Compute Express Link

Compute Express Link
Name	Compute Express Link
Caption	Official CXL Consortium logo
Other names	CXL
Inventor	Intel Corporation
Superseded	PCI Express
Related	Gen-Z, CCIX
Website	https://www.computeexpresslink.org

Contents

Overview
Technical Specifications
Architecture and Protocol
Implementations and Products
Comparison with Alternatives
Industry Adoption and Ecosystem

Compute Express Link. It is a high-speed, cache-coherent interconnect for processors, memory, and accelerators designed to address the growing performance demands of data-centric workloads. Developed by a consortium of industry leaders, it builds upon the physical and electrical interfaces of the widely adopted PCI Express standard while adding crucial new protocols for coherent memory sharing. This enables efficient, low-latency resource pooling and sharing across heterogeneous computing elements, a key requirement for modern data centers, high-performance computing, and artificial intelligence systems.

Overview

The standard was initially introduced by Intel Corporation in 2019 to overcome bottlenecks in traditional system architectures where accelerators like GPUs, FPGAs, and SmartNICs operated with isolated, inefficient memory pools. The CXL Consortium, founded by Intel, AMD, Google, HPE, Microsoft, and Dell Technologies, was formed to steward its development as an open industry standard. Its primary goal is to maintain a unified, coherent memory space between the host CPU and attached devices, dramatically improving performance for workloads in cloud computing, scientific computing, and machine learning. This approach contrasts with earlier interconnects that required complex software-managed memory copies between separate address domains.

Technical Specifications

The specification leverages the physical layer of PCI Express 5.0 and later generations, ensuring electrical compatibility with existing infrastructure. It defines three distinct protocol layers: CXL.io, which is essentially PCI Express for initialization, device discovery, and I/O operations; CXL.cache, which allows a device to cache host memory; and CXL.mem, which enables the host processor to access device-attached memory coherently. The latest versions, including CXL 3.0, introduce features like memory pooling, sharing, and fabric capabilities, supporting switching for multi-host systems. Key performance metrics include significantly reduced latency for memory accesses compared to traditional PCI DMA operations and support for data transfer rates aligning with PCIe 5.0's 32 GT/s per lane.

Architecture and Protocol

The architecture is built on a layered model that operates in conjunction with the CPU's coherence domain, typically managed by the processor's memory controller. The CXL.cache protocol allows an accelerator to snoop and cache data from the host's DDR memory, while CXL.mem makes high-bandwidth memory on an accelerator, such as HBM or GDDR, appear as part of the system's physical address space. This coherence is managed using a directory-based or snoop-based model, extending the CPU's existing cache coherence mechanisms. The CXL.io layer handles all standard PCI-SIG enumeration and I/O traffic, ensuring backward compatibility with the vast ecosystem of PCI Express devices and software like the Linux kernel.

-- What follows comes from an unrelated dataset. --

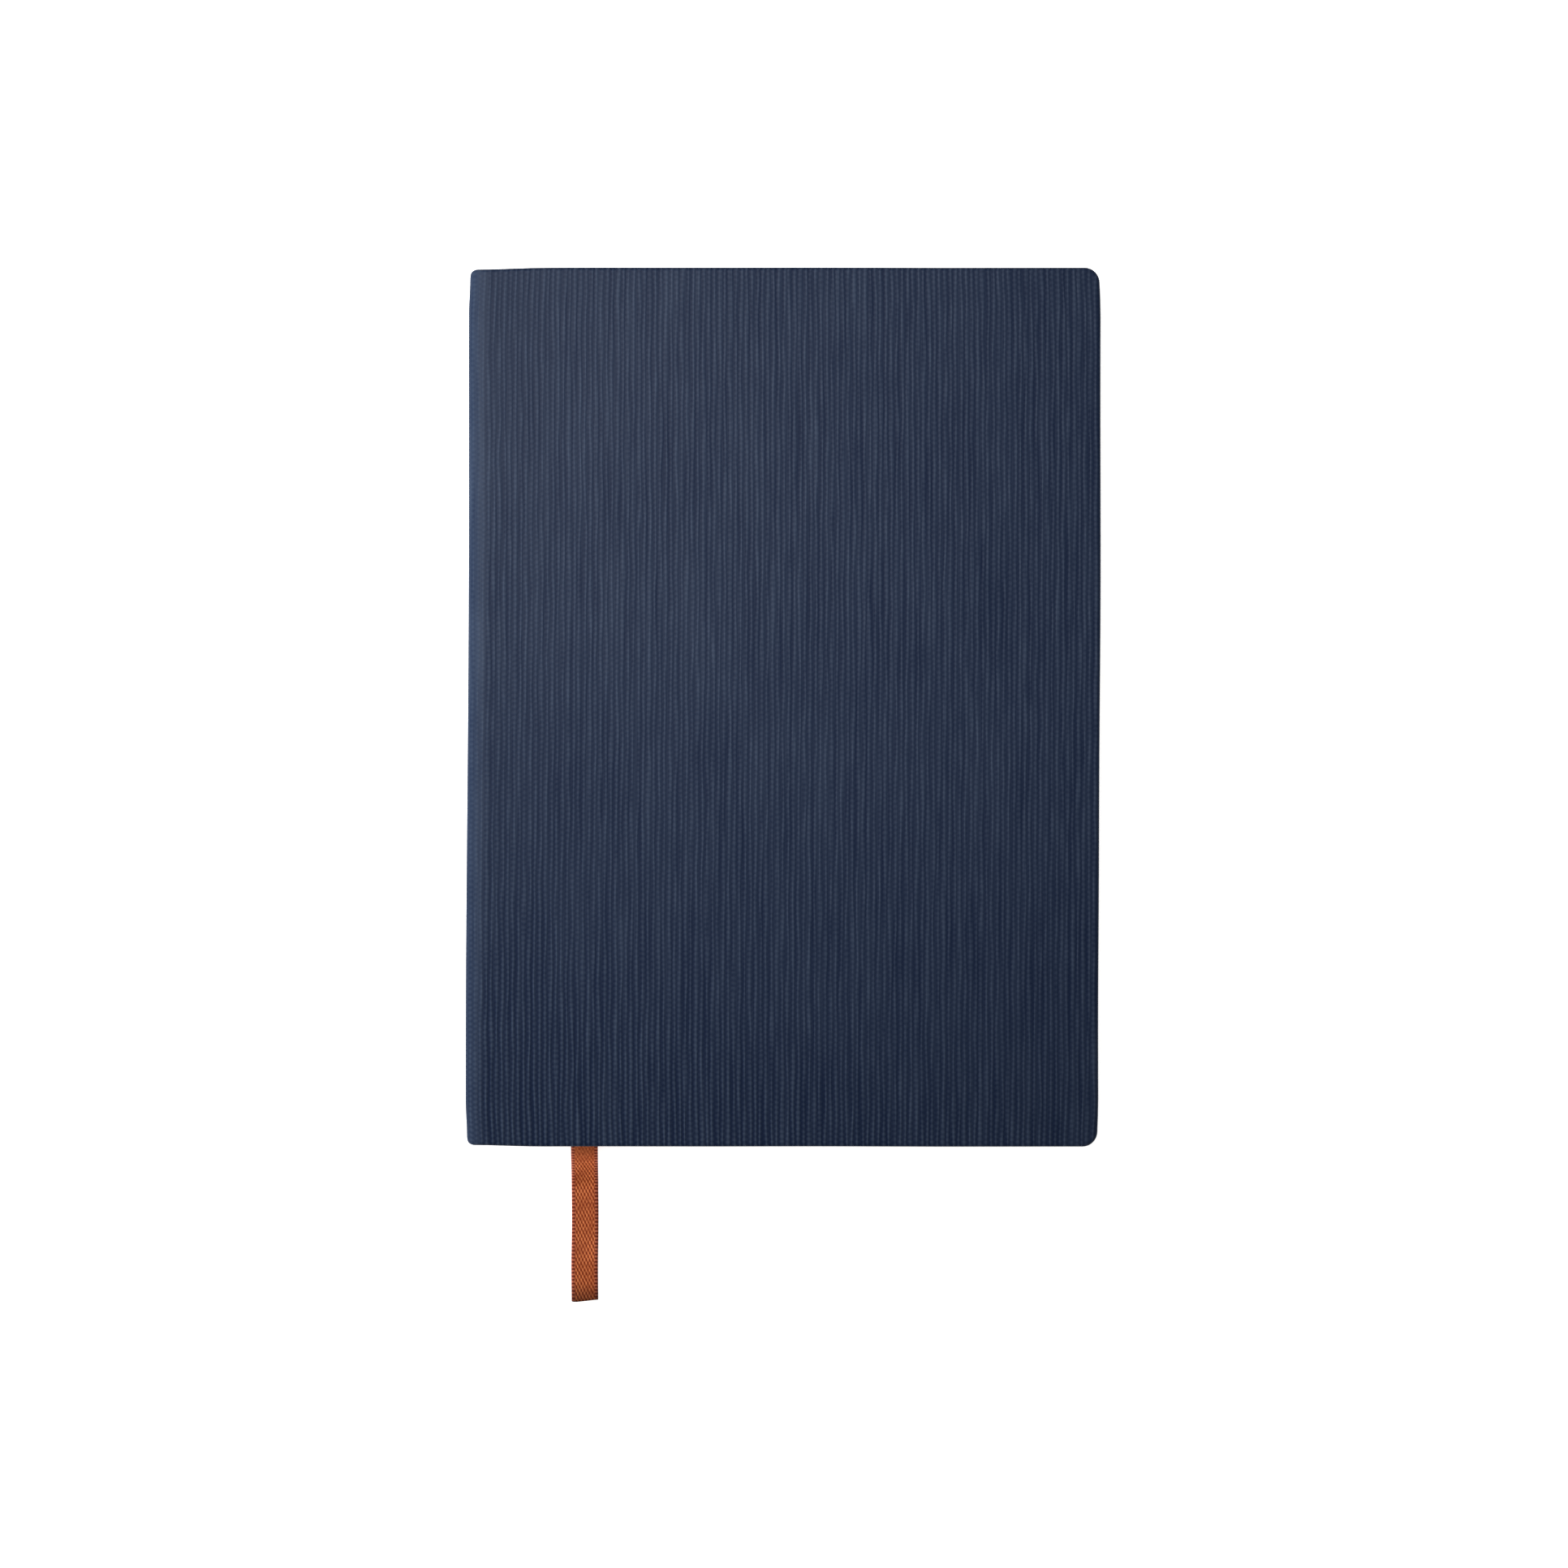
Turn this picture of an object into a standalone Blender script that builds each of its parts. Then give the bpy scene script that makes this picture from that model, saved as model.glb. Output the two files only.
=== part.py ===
"""Pilot logbook: a sewn book in one piece of navy cloth, with a ribbon marker, lying closed on its back.

The origin is under the middle of the book, on the surface that it lies on. +X runs from the spine to
the fore edge, +Y to the head, +Z out of the front cover. The ribbon leaves the book at the tail.

The book opens along a chain of hinges. Every hinge line runs along the spine, at the cloth's outer
face, in the gap between two neighbours: back cover, signatures 8 to 1, front cover.
"""

from math import atan2, cos, pi, sin

import bmesh
import bpy

MM = 0.001

# Closed book
WIDTH = 146.0 * MM
HEIGHT = 203.0 * MM
THICKNESS = 15.0 * MM
FORE_CORNER = 3.4 * MM
SPINE_CORNER = 1.4 * MM
EDGE_ROUNDING = 0.8 * MM
SHOULDER_WIDTH = 4.5 * MM
SHOULDER_DEPTH = 1.7 * MM
SHOULDER_STEPS = 6
BOARD_SETBACK = SHOULDER_WIDTH + 0.2 * MM

# Cover, from the outside in
CLOTH = 0.40 * MM
GLUE_LINE = 0.05 * MM
BOARD = 1.30 * MM
TURN_IN = 0.30 * MM
TURN_IN_WIDTH = 14.0 * MM
JOINT_LIP = 1.0 * MM
PASTEDOWN = 0.15 * MM

# Text block
SQUARE = 2.4 * MM
PAGE_CORNER = 3.0 * MM
SIGNATURES = 8
FLYLEAF = 0.13 * MM
LEAF_GAP = 0.10 * MM
CENTRE_GAP = 0.60 * MM
FOLD_ROUNDING = 0.30 * MM

# Spine, from the outside in
LINING = 0.20 * MM
MULL = 0.20 * MM
THREAD = 0.30 * MM
SEWING_STATIONS = 5
STATION_SPREAD = 170.0 * MM
STITCH_WIDTH = 1.5 * MM

# Head and tail bands
BAND_RADIUS = 0.75 * MM
BAND_RIB = 0.08 * MM
BAND_WRAPS = 16

# Ribbon marker
RIBBON_WIDTH = 6.1 * MM
RIBBON_THICKNESS = 0.25 * MM
RIBBON_EXIT_X = -46.6 * MM
RIBBON_ROOT_X = -68.0 * MM
RIBBON_TAIL = 37.1 * MM
RIBBON_DROP = 12.0 * MM

CORNER_STEPS = 6
SMALLEST_CORNER = 0.2 * MM

# Levels that follow from the sizes above
COVER_FLOOR = CLOTH + GLUE_LINE
BOARD_TOP = COVER_FLOOR + BOARD
TRAY_TOP = BOARD_TOP + GLUE_LINE + TURN_IN
PASTEDOWN_BOTTOM = TRAY_TOP + GLUE_LINE
COVER_TOP = PASTEDOWN_BOTTOM + PASTEDOWN
FLYLEAF_BOTTOM = COVER_TOP + LEAF_GAP
BLOCK_BOTTOM = FLYLEAF_BOTTOM + FLYLEAF + LEAF_GAP
HALF_COUNT = SIGNATURES // 2
HALF_BLOCK = (THICKNESS - CENTRE_GAP) / 2 - BLOCK_BOTTOM
SIGNATURE = (HALF_BLOCK - (HALF_COUNT - 1) * LEAF_GAP) / HALF_COUNT

SPINE_FACE = -WIDTH / 2
LINING_X = SPINE_FACE + CLOTH + GLUE_LINE
MULL_X = LINING_X + LINING + GLUE_LINE
THREAD_X = MULL_X + MULL + GLUE_LINE
FOLD_X = THREAD_X + THREAD + GLUE_LINE
FORE_X = WIDTH / 2 - SQUARE
BLOCK_Y = HEIGHT / 2 - SQUARE

NAVY = (0.022, 0.029, 0.050)
RUST = (0.360, 0.090, 0.030)
CREAM = (0.760, 0.700, 0.570)
PAPER = (0.800, 0.760, 0.660)
GREYBOARD = (0.300, 0.270, 0.230)
GAUZE = (0.700, 0.660, 0.560)
KRAFT = (0.380, 0.250, 0.140)
LINEN = (0.780, 0.740, 0.640)
BAND = (0.520, 0.420, 0.260)


def clear_scene():
    for old in list(bpy.data.objects):
        bpy.data.objects.remove(old, do_unlink=True)
    for old in list(bpy.data.meshes):
        bpy.data.meshes.remove(old)
    for old in list(bpy.data.materials):
        bpy.data.materials.remove(old)


def make_material(name, colour, roughness):
    material = bpy.data.materials.new(name)
    material.use_nodes = True
    shader = material.node_tree.nodes["Principled BSDF"]
    shader.inputs["Base Color"].default_value = (*colour, 1.0)
    shader.inputs["Roughness"].default_value = roughness
    shader.inputs["Metallic"].default_value = 0.0
    return material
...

Implementations and Products

Initial implementations have been led by major semiconductor and system vendors. Intel's Xeon Scalable processors, starting with the Sapphire Rapids microarchitecture, integrated the controller directly into the CPU. AMD has also incorporated support in its EPYC server processors under the brand name Infinity Fabric. Accelerator vendors like NVIDIA with its BlueField DPUs, Xilinx (now part of AMD) for FPGAs, and Samsung for computational storage drives have announced compatible products. Major OEMs such as HPE, Dell, and Lenovo have begun shipping servers with enabled systems.

Comparison with Alternatives

Several other cache-coherent interconnects emerged to solve similar problems, leading to a period of competition and convergence. Gen-Z was a memory-semantic protocol that also aimed for memory pooling but has since been merged into the specification. The CCIX consortium, backed by Arm, Xilinx, and others, provided coherence over PCI Express but saw limited adoption. NVLink, developed by NVIDIA, offers high-bandwidth coherence primarily between NVIDIA GPUs and IBM POWER processors, making it a more proprietary solution. The key advantage is its strong industry consortium backing, PCI Express compatibility, and its focus on being an open, CPU-agnostic standard, which has led to broader support across the x86-64 and emerging Arm architecture server ecosystems.

Industry Adoption and Ecosystem

Adoption is being driven by the insatiable demand for efficient heterogeneous computing in enterprise and hyperscale environments. The CXL Consortium has grown to include over 200 members, including key players like IBM, Meta, AWS, SK Hynix, and Micron Technology. The technology is central to emerging architectures for composable disaggregated infrastructure, where resources like memory and accelerators can be dynamically pooled and allocated across servers. Industry groups like the Open Compute Project are developing specifications for enabled hardware. While widespread deployment in data centers is ongoing, the ecosystem is rapidly maturing with development tools from companies like Synopsys and Cadence Design Systems, and operating system support within the Linux kernel and Microsoft Windows driver models.